Another approach is considered in the “just-in-time” (JIT) type of manufacturing systems where costs are connected not only with executing jobs too late, but also too early. The optimization problems are associated with goal functions, where there is a penalty for both tardiness and earliness of a job. The total weighted earliness/tardiness problem has been shown to be NP-hard (see “Sequencing with earliness and tardiness penalties: a review”, K. R. Baker and G. D. Scudder, Operations Research, vol. 38, 1990, pp. 22-36, 1990). Solving the problem amounts to establishing a sequence of jobs and its starting times. Because of an exponentially growing computation time, exact algorithms can be used only to solve instances where the number of jobs is small. For that reason, approximate algorithms have been proposed based on artificial intelligence methods. The issue of dynamic scheduling of arriving jobs such that the cost due to earliness is minimized has been considered in “Optimal stochastic sequencing with earliness and/or tardiness costs,” D. G. Pandelis and D. Teneketzis, in proceedings of the 32nd IEEE Conference on Decision and Control, vol. 4, pp. 3618-3623, December 1993. This is specifically concerned with non-idling scheduling strategies where the machine is not allowed to be idle while jobs wait to be processed. Hence jobs will be served immediately on arrival if the machine is idle. This process is incompatible with the objective of renewing data items as late as possible in the data item management systems addressed herein.
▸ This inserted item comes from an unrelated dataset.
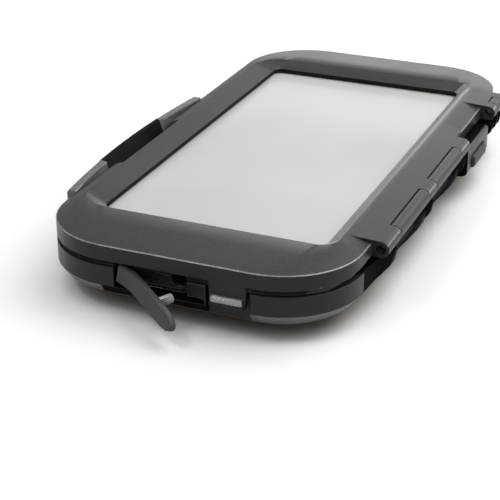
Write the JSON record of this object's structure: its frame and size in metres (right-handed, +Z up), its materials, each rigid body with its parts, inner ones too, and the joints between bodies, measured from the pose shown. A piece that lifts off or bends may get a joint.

Further examples of such known scheduling algorithms are described in: “Single-machine scheduling with early and tardy completion costs,” J. S. Davis and J. J. Kanet, Naval Research Logistics, vol. 40, pp. 85-101, 1993; and “Scheduling to minimize maximum earliness and number of tardy jobs where machine idle time is allowed,” M. Azizoglu, M. Koksalan, and S. K. Koksalan, Journal of Operational Research Society, vol. 54, no. 6, pp. 661-664, June 2003. Again, however, these references address static systems and are specifically concerned with optimal scheduling for these systems.